Between 1595–1598, Galileo devised and improved a Geometric and Military Compass suitable for use
by gunners and surveyors. This expanded on earlier instruments designed by Niccolò Tartaglia and Guidobaldo del Monte. For gunners, it offered, in addition to a new and safer way of elevating cannons accurately, a way of quickly computing the charge of gunpowder for cannonballs of different sizes and materials. As a geometric instrument, it enabled the construction of any regular polygon, computation of the area of any polygon or circular sector, and a variety of other calculations. About 1593, Galileo constructed a thermometer, using the expansion and contraction of air in a bulb to move water in an attached tube.

In 1609, Galileo was among the first to use a refracting telescope as an instrument to observe stars, planets or moons. Galileo's telescope was the first instrument given that name by an unidentified Greek poet/theologian, present at a banquet held in 1611 by Prince Federico Cesi to make Galileo a member of his Accademia dei Lincei.

The name was derived from the Greek tele = 'far' and skopein = 'to look or see'. In 1610, he used a telescope at close range to magnify the parts of insects.
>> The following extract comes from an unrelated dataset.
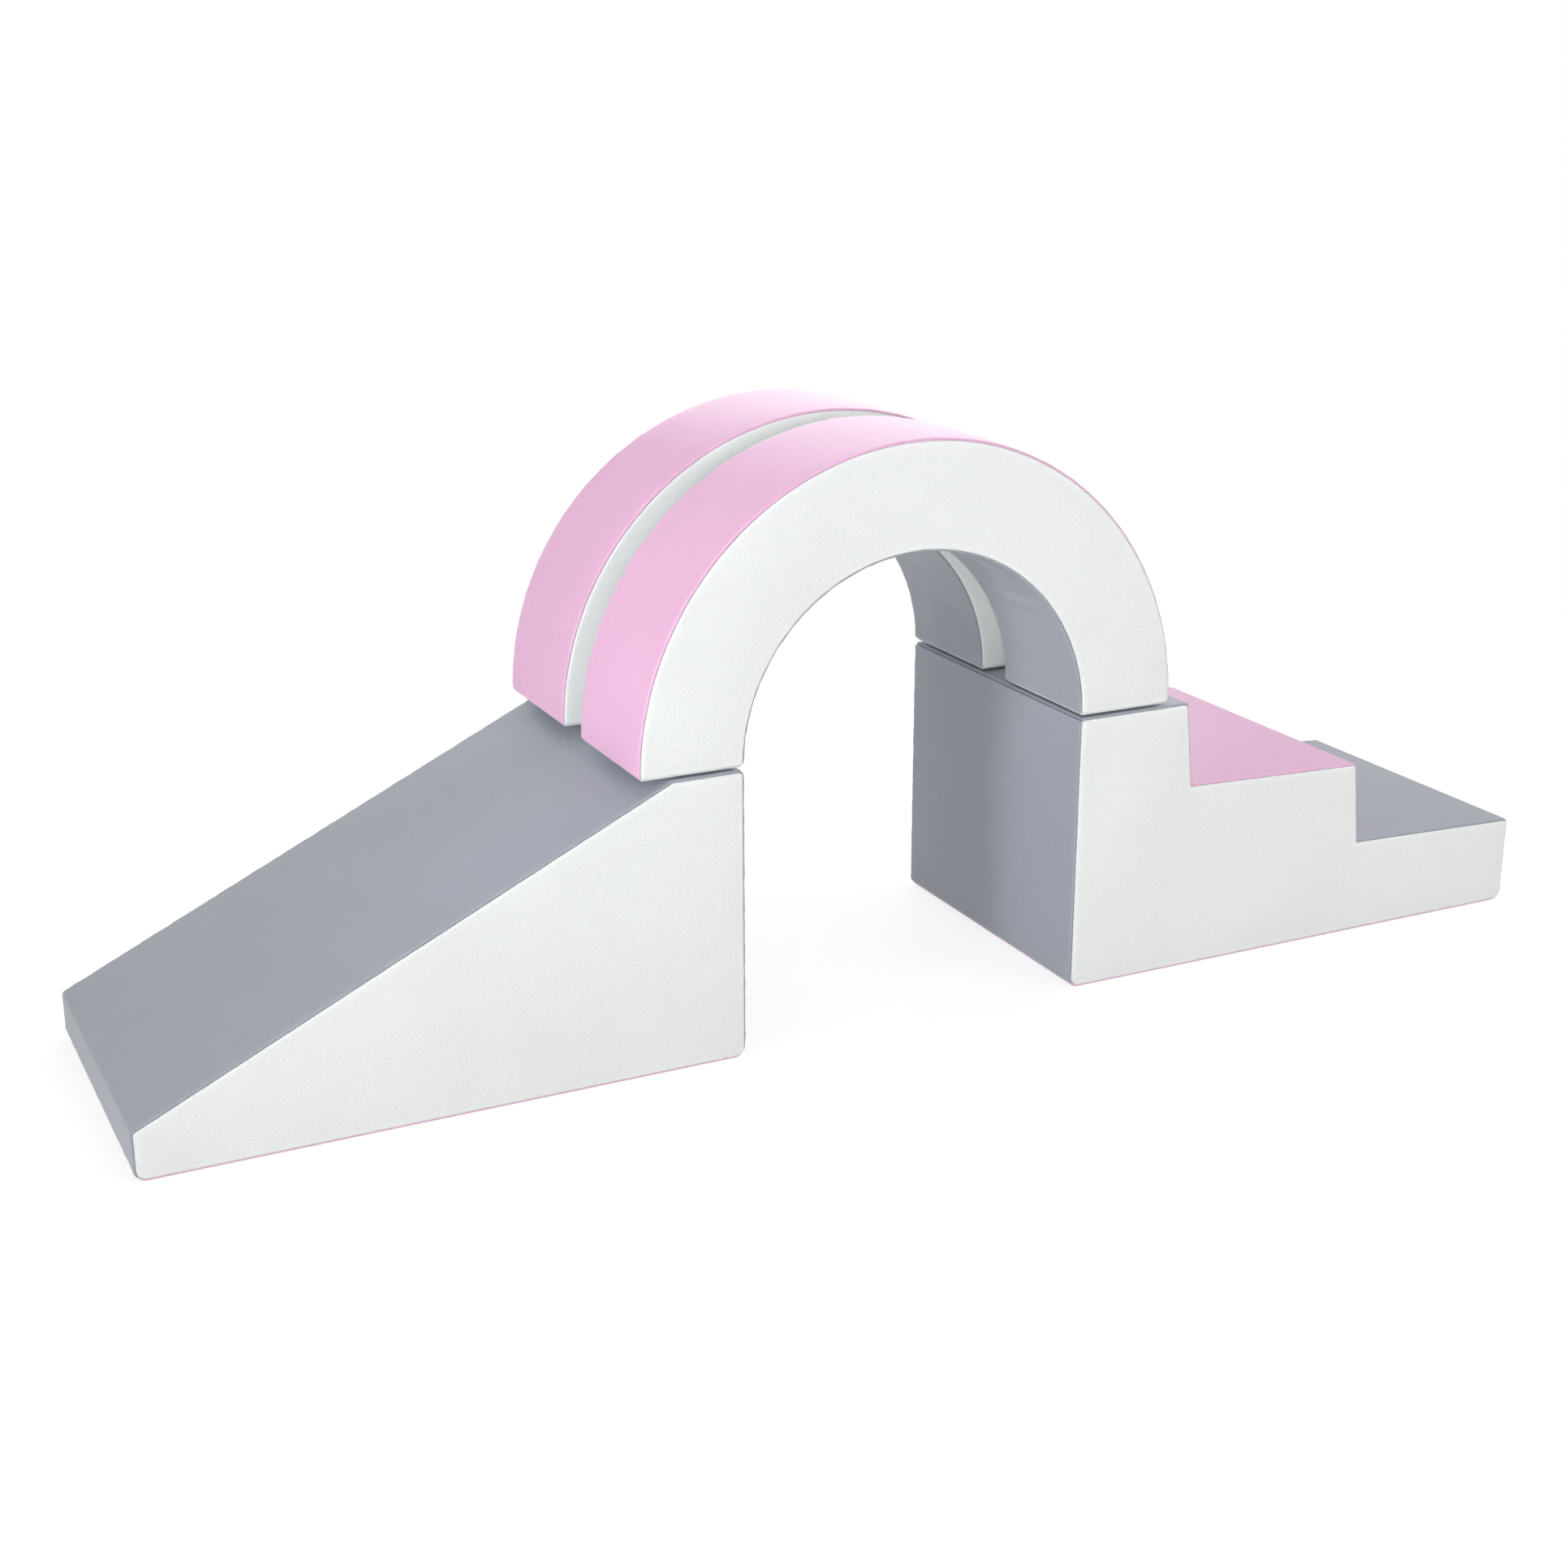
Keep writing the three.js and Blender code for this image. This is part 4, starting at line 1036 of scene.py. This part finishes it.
# Zips. A polyester tape lines each channel and carries a nylon coil: two rows of turns, one on each side,
# that lock into each other. Sewn into the cover along both lips, it lets the foam out for washing.
TAPE, TAPE_HALF, TAPE_FLOOR, TAPE_TOP, TAPE_SHORT = 0.6, 14.6, 8.5, 1.2, 0.3
TAPE_CORNER, HOLLOW_CORNER, HOLLOW_PROUD = 2.0, 1.5, 4.0
COIL_SHORT, COIL_PITCH = 8.0, 2.0
COIL_LEVEL, ROW_OFFSET, TURN_REACH, TURN_RISE, COIL_WIRE = 7.1, 1.1, 1.6, 0.7, 0.6
TURN_SLANT = 0.22
STOP_LENGTH, STOP_EDGE, STOP_END_SHARE = 3.0, 0.3, 0.85
STOP_HALF_WIDTH, STOP_HALF_HEIGHT, STOP_CORNER = 3.1, 1.05, 0.5
LIP_STITCH, END_SPOTS, LIP_SEARCH = 3.0, 13, 6.0
TRIM_STITCH = {"Pitch": 3.8, "Length": 2.7, "Rise": 0.25, "Thickness": 0.5}
TAPE_GREY, COIL_GREY = "#d3d6d6", "#c6cacb"
TAPE_THREAD_MM = 0.9

tape_cloth = woven("woven_polyester_tape", TAPE_GREY, TAPE_THREAD_MM)

# Nylon monofilament, heat-set into a coil: translucent grey-white with a soft gloss.
coil_nylon = mottled("heat_set_nylon_coil", COIL_GREY, 350.0, 0.86, 1.05, {
    "Roughness": 0.32, "IOR": NYLON_IOR,
})

# One turn of the coil at each step along a row, with the cord that runs inside the turns.
coil = bpy.data.node_groups.new("zip_coil", "GeometryNodeTree")
size, finished = named_inputs(coil, Pitch=0.002, Reach=0.0016, Rise=0.0007, Wire=0.0006)
ring = node(coil, "GeometryNodeCurvePrimitiveCircle", {"Resolution": 10, "Radius": 1.0})
turn_size = node(coil, "ShaderNodeCombineXYZ", {"X": size["Reach"], "Y": size["Rise"], "Z": 1.0})
oval = node(coil, "GeometryNodeTransform", {"Geometry": ring, "Scale": turn_size})
stood = node(coil, "GeometryNodeTransform", {"Geometry": oval, "Rotation": (math.pi / 2, 0, TURN_SLANT)})
wire = node(coil, "ShaderNodeMath", {0: size["Wire"], 1: 0.5}, operation="MULTIPLY")
round_wire = node(coil, "GeometryNodeCurvePrimitiveCircle", {"Resolution": 4, "Radius": wire})
one_turn = node(coil, "GeometryNodeCurveToMesh", {"Curve": stood, "Profile Curve": round_wire})
rows, real = along_strands(coil, size, one_turn)
cord = node(coil, "GeometryNodeCurveToMesh", {"Curve": rows, "Profile Curve": round_wire})
together = node(coil, "GeometryNodeJoinGeometry")
coil.links.new(real.outputs[0], together.inputs[0])
coil.links.new(cord.outputs[0], together.inputs[0])
smooth_in(coil, together, coil_nylon, finished)


def trough(half, floor, top, corner):
    """A section with rounded bottom corners, as (across, up)."""
    turns = np.linspace(0, math.pi / 2, 4)
    right = [(half - corner + corner * math.sin(a), -floor + corner - corner * math.cos(a)) for a in turns]
    return [(-half, -top)] + [(-x, u) for x, u in right[::-1]] + right + [(half, -top)]


def zip_ribbon(name):
    """The tape, folded to line its channel: a trough with its hollow cut out."""
    block = blocks[name]
    whole = trough(TAPE_HALF, TAPE_FLOOR + TAPE, TAPE_TOP, TAPE_CORNER)
    ribbon = plain_mesh(name + "_zip_ribbon", *swept(*zip_path(name, TAPE_SHORT), whole))
    keep_outward(ribbon)
    hollow = trough(TAPE_HALF - TAPE, TAPE_FLOOR, -HOLLOW_PROUD, HOLLOW_CORNER)
    cut_out(ribbon, swept(*zip_path(name, TAPE_SHORT + TAPE), hollow))
    spots = np.array([v.co for v in ribbon.data.vertices]) / MM
    along = block.zip.along(spots[:, [0, 2]])
    if block.zip is arch_zip:
        down = np.hypot(spots[:, 0], spots[:, 2] - ARCH_BASE) - ARCH_INNER
    else:
        down = spots[:, 2]
    over = spots[:, 1] - block.y
    across = over - np.sign(over) * down
    mark(ribbon.data, {"along": along, "across": across})
    ribbon.data.materials.clear()
    ribbon.data.materials.append(tape_cloth)
    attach(ribbon, block.body)
    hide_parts(name + "_zip_tape")


def zip_teeth(name):
    """The coil's two rows of turns, half a pitch apart, and the stop at each end of them."""
    middle, out = zip_path(name, COIL_SHORT)
    ahead, across = frame_along(middle, out)
    rows = []
    for side in (-1, 1):
        first = 0 if side < 0 else COIL_PITCH / 2
        spots = middle - COIL_LEVEL * out + side * ROW_OFFSET * across + first * ahead
        rows.append((spots[:-1], side * across[:-1], out[:-1], False))
    teeth = strand_mesh(name + "_zip_teeth", rows)
    grown(teeth, coil, Pitch=COIL_PITCH, Reach=TURN_REACH, Rise=TURN_RISE, Wire=COIL_WIRE)
    section = rounded_box(STOP_HALF_WIDTH, STOP_HALF_HEIGHT, STOP_CORNER)
    rings = (
        (0, STOP_END_SHARE), (STOP_EDGE, 1.0), (STOP_LENGTH - STOP_EDGE, 1.0), (STOP_LENGTH, STOP_END_SHARE)
    )
    size = (len(rings), len(section))
    with edited(teeth.data) as work:
        for index, way in ((0, 1), (-1, -1)):
            at = middle[index] - COIL_LEVEL * out[index]
            flat = section[:, :1] * across[index] + section[:, 1:] * out[index]
            spots = [at + way * reach * ahead[index] + share * flat for reach, share in rings]
            added = [work.verts.new(spot * MM) for spot in np.concatenate(spots)]
            stop = [work.faces.new([added[k] for k in face]) for face in quads(*size) + caps(*size)]
            bmesh.ops.recalc_face_normals(work, faces=stop)
    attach(teeth, blocks[name].body)
    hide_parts(name + "_zip_coil")


def lip_stitches(name, cover):
    """Where the sheet is sewn to the tape, round the zip's slit: one strand for each of its four sides."""
    bpy.context.view_layer.update()
    middle, out = zip_path(name, -LIP_STITCH)
    ahead, across = frame_along(middle, out)
    reach = SLIT_HALF + LIP_STITCH
    ends = np.linspace(-reach, reach, END_SPOTS)[:, None]
    lines = [(middle + side * reach * across, ahead, out) for side in (-1, 1)]
    lines += [(middle[i] + ends * across[i], across[i], np.tile(out[i], (END_SPOTS, 1))) for i in (0, -1)]
    strands = []
    for spots, lay, up in lines:
        found = []
        for spot, way in zip(spots, up):
            start = Vector((spot + LIP_SEARCH * way) * MM)
            hit, where, _, _ = cover.ray_cast(start, Vector(-way), distance=2 * LIP_SEARCH * MM)
            found.append(np.array(where) / MM if hit else spot)
        strands.append((np.array(found), lay, up, False))
    return strands


for name, panel in (("slide", "base"), ("stairs", "base"), ("front_arch", "inner"), ("rear_arch", "inner")):
    zip_ribbon(name)
    zip_teeth(name)
    trims[name] += lip_stitches(name, bpy.data.objects[name + "_" + panel + "_cover"])
    trim = strand_mesh(name + "_trim_thread", trims[name])
    grown(trim, stitches, **TRIM_STITCH)
    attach(trim, blocks[name].body)

# Zip sliders and pulls: zinc, die-cast and nickel-plated, so bright with a faint warm tone, a little uneven
# where the casting was tumbled, with soft edges. Each pull hangs on its slider's bridge.
CAST_EDGE, MERGE = 0.15, 0.001
SHARP, FLAT = math.radians(30), math.radians(1)
NICKEL = "#c9c5bd"

nickel, tree, place = material_named("nickel_plated_zinc_casting")
cloud = node(tree, "ShaderNodeTexNoise", {"Vector": place, "Scale": 500.0, "Detail": 3.0})
scuffs = node(tree, "ShaderNodeTexNoise", {"Vector": place, "Scale": 1500.0, "Detail": 2.0})
tint = tinted(tree, NICKEL, (cloud, 0.86, 1.05))
rough = node(tree, "ShaderNodeMapRange", {"Value": scuffs, "To Min": 0.2, "To Max": 0.42})
bump = node(tree, "ShaderNodeBump", {"Height": cloud, "Strength": 0.25, "Distance": 0.1 * MM})
skin = node(tree, "ShaderNodeBsdfPrincipled", {
    "Base Color": tint, "Metallic": 1.0, "Roughness": rough, "Normal": bump,
})
node(tree, "ShaderNodeOutputMaterial", {"Surface": skin})


def cast_copy(piece, node_name, body):
    """A casting: the CAD solid's shape with its flat faces whole and its edges softened."""
    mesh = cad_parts[node_name].data.copy()
    made = bpy.data.objects.new(piece, mesh)
    bpy.context.scene.collection.objects.link(made)
    with edited(mesh) as work:
        bmesh.ops.remove_doubles(work, verts=work.verts, dist=MERGE * MM)
        bmesh.ops.dissolve_limit(work, angle_limit=FLAT, verts=work.verts, edges=work.edges)
    soft = made.modifiers.new("cast_edges", "BEVEL")
    soft.width, soft.segments, soft.limit_method, soft.angle_limit = CAST_EDGE * MM, 2, "ANGLE", SHARP
    mesh.materials.clear()
    mesh.materials.append(nickel)
    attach(made, body)
    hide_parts(node_name)


for name in blocks:
    cast_copy(name + "_zip_cart", name + "_zip_slider", name + "_zip_runner")
    cast_copy(name + "_zip_tab", name + "_zip_pull", name + "_pull_tab")

# The room: a sweep to stand the set on, broad soft lamps from the front, the right, above and behind, a
# narrow one into the tunnel, and a white surround. To the camera the floor is as white as the background,
# and keeps the set's shadow. The light that it throws back on the set is that of a light grey sweep.
FLOOR_SIZE, NEAR_FLOOR, FAR_FLOOR = 40.0, 0.9, 1.7
SWEEP_GREY, SHADOW_GREY, FLOOR_GLOW = "#cbcbcb", (0.4, 0.4, 0.4, 1), 0.76
SURROUND_LIGHT = 0.5
CAMERA_AT = (-1.0753, -2.0542, 0.9761)
CAMERA_YAW, CAMERA_PITCH = 0.4579, 0.3207
CAMERA_LENS, SENSOR = 52.54, 36.0


def shown(tree):
    """One for the rays that show a thing to the camera, straight, mirrored or through glass, and zero for
    those that only carry light."""
    ray = node(tree, "ShaderNodeLightPath").outputs
    share = ray["Is Camera Ray"]
    for kind in ("Is Glossy Ray", "Is Transmission Ray"):
        share = node(tree, "ShaderNodeMath", {0: share, 1: ray[kind]}, operation="MAXIMUM")
    return share


bpy.ops.mesh.primitive_plane_add(size=FLOOR_SIZE)
floor = bpy.context.object
floor.name = "floor"
paper, tree, place = material_named("white_paper_sweep")
matt = node(tree, "ShaderNodeBsdfDiffuse", {"Color": linear(SWEEP_GREY)})
faint = node(tree, "ShaderNodeBsdfDiffuse", {"Color": SHADOW_GREY})
glow = node(tree, "ShaderNodeEmission", {"Color": (1, 1, 1, 1), "Strength": FLOOR_GLOW})
near = node(tree, "ShaderNodeAddShader", {0: faint, 1: glow})
white = node(tree, "ShaderNodeEmission", {"Color": (1, 1, 1, 1), "Strength": 1.0})
from_middle = node(tree, "ShaderNodeVectorMath", {0: place}, operation="LENGTH")
away = node(tree, "ShaderNodeMapRange", {
    "Value": from_middle.outputs["Value"], "From Min": NEAR_FLOOR, "From Max": FAR_FLOOR,
}, interpolation_type="SMOOTHSTEP")
lit = node(tree, "ShaderNodeMixShader", {0: away, 1: near, 2: white})
mixed = node(tree, "ShaderNodeMixShader", {0: shown(tree), 1: matt, 2: lit})
node(tree, "ShaderNodeOutputMaterial", {"Surface": mixed})
floor.data.materials.append(paper)

world = bpy.data.worlds.new("white_surround")
bpy.context.scene.world = world
tree = bare_tree(world)
strength = node(tree, "ShaderNodeMapRange", {"Value": shown(tree), "To Min": SURROUND_LIGHT, "To Max": 1.0})
air = node(tree, "ShaderNodeBackground", {"Color": (1, 1, 1, 1), "Strength": strength})
node(tree, "ShaderNodeOutputWorld", {"Surface": air})


def soft_lamp(name, at, aim, size, power, spread=180):
    """A round lamp with a soft edge to its shadows, turned to what it lights."""
    lamp = bpy.data.lights.new(name, "AREA")
    lamp.shape, lamp.size, lamp.energy, lamp.spread = "DISK", size, power, math.radians(spread)
    holder = bpy.data.objects.new(name, lamp)
    bpy.context.scene.collection.objects.link(holder)
    holder.location = at
    holder.rotation_mode = "QUATERNION"
    holder.rotation_quaternion = (Vector(aim) - Vector(at)).to_track_quat("-Z", "Y")


soft_lamp("front_lamp", (-2.3, -3.6, 0.7), (0, 0, 0.3), 1.6, 56)
soft_lamp("right_lamp", (2.2, -2.8, 1.6), (0, 0, 0.2), 2.0, 24)
soft_lamp("top_lamp", (0.5, 0.9, 2.8), (0.1, 0, 0.4), 1.8, 9.5)
soft_lamp("rear_lamp", (1.6, 3.4, 1.5), (0.1, 0, 0.3), 2.4, 27)
soft_lamp("tunnel_lamp", (-3.2, -1.3, 0.75), (0.22, 0, 0.42), 0.8, 1.15, spread=24)
bpy.data.objects["tunnel_lamp"].visible_glossy = False

camera = bpy.data.objects.new("camera", bpy.data.cameras.new("camera"))
bpy.context.scene.collection.objects.link(camera)
camera.data.lens, camera.data.sensor_width = CAMERA_LENS, SENSOR
camera.location = CAMERA_AT
ahead = Vector((
    math.sin(CAMERA_YAW) * math.cos(CAMERA_PITCH),
    math.cos(CAMERA_YAW) * math.cos(CAMERA_PITCH),
    -math.sin(CAMERA_PITCH),
))
camera.rotation_mode = "QUATERNION"
camera.rotation_quaternion = ahead.to_track_quat("-Z", "Y")
bpy.context.scene.camera = camera
bpy.context.scene.view_settings.view_transform = "Standard"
By 1624 he had perfected a compound microscope.

He gave one of these instruments to Cardinal Zollern in May of that year for presentation to the Duke of Bavaria, and in September he sent another to Prince Cesi.The Linceans played a role again in naming the "microscope" a year later when fellow academy member Giovanni Faber coined the word for Galileo's invention from the Greek words μικρόν (micron) meaning "small", and σκοπεῖν (skopein) meaning "to look at". The word was meant to be analogous with "telescope".

Illustrations of insects made using one of Galileo's microscopes, and published in 1625, appear to
have been the first clear documentation of the use of a compound microscope.

In 1612, having determined the orbital periods of Jupiter's satellites, Galileo proposed that with sufficiently accurate knowledge of their orbits one could use their positions as a universal clock,
and this would make possible the determination of longitude. He worked on this problem from time to time during the remainder of his life; but the practical problems were severe.

The method was first successfully applied by Giovanni Domenico Cassini in 1681 and was later used extensively for large land surveys; this method, for example, was used by Lewis and Clark.

For sea navigation, where delicate telescopic observations were more difficult, the longitude problem eventually required development of a practical portable marine chronometer, such as that of John Harrison.

In his last year, when totally blind, he designed an escapement mechanism for a pendulum clock, a vectorial model of which may be seen here. The first fully operational pendulum clock was made by Christiaan Huygens in the 1650s. Galilei created sketches of various inventions, such as a candle and mirror combination to reflect light throughout a building, an automatic tomato picker, a pocket comb that doubled as an eating utensil, and what appears to be a ballpoint pen.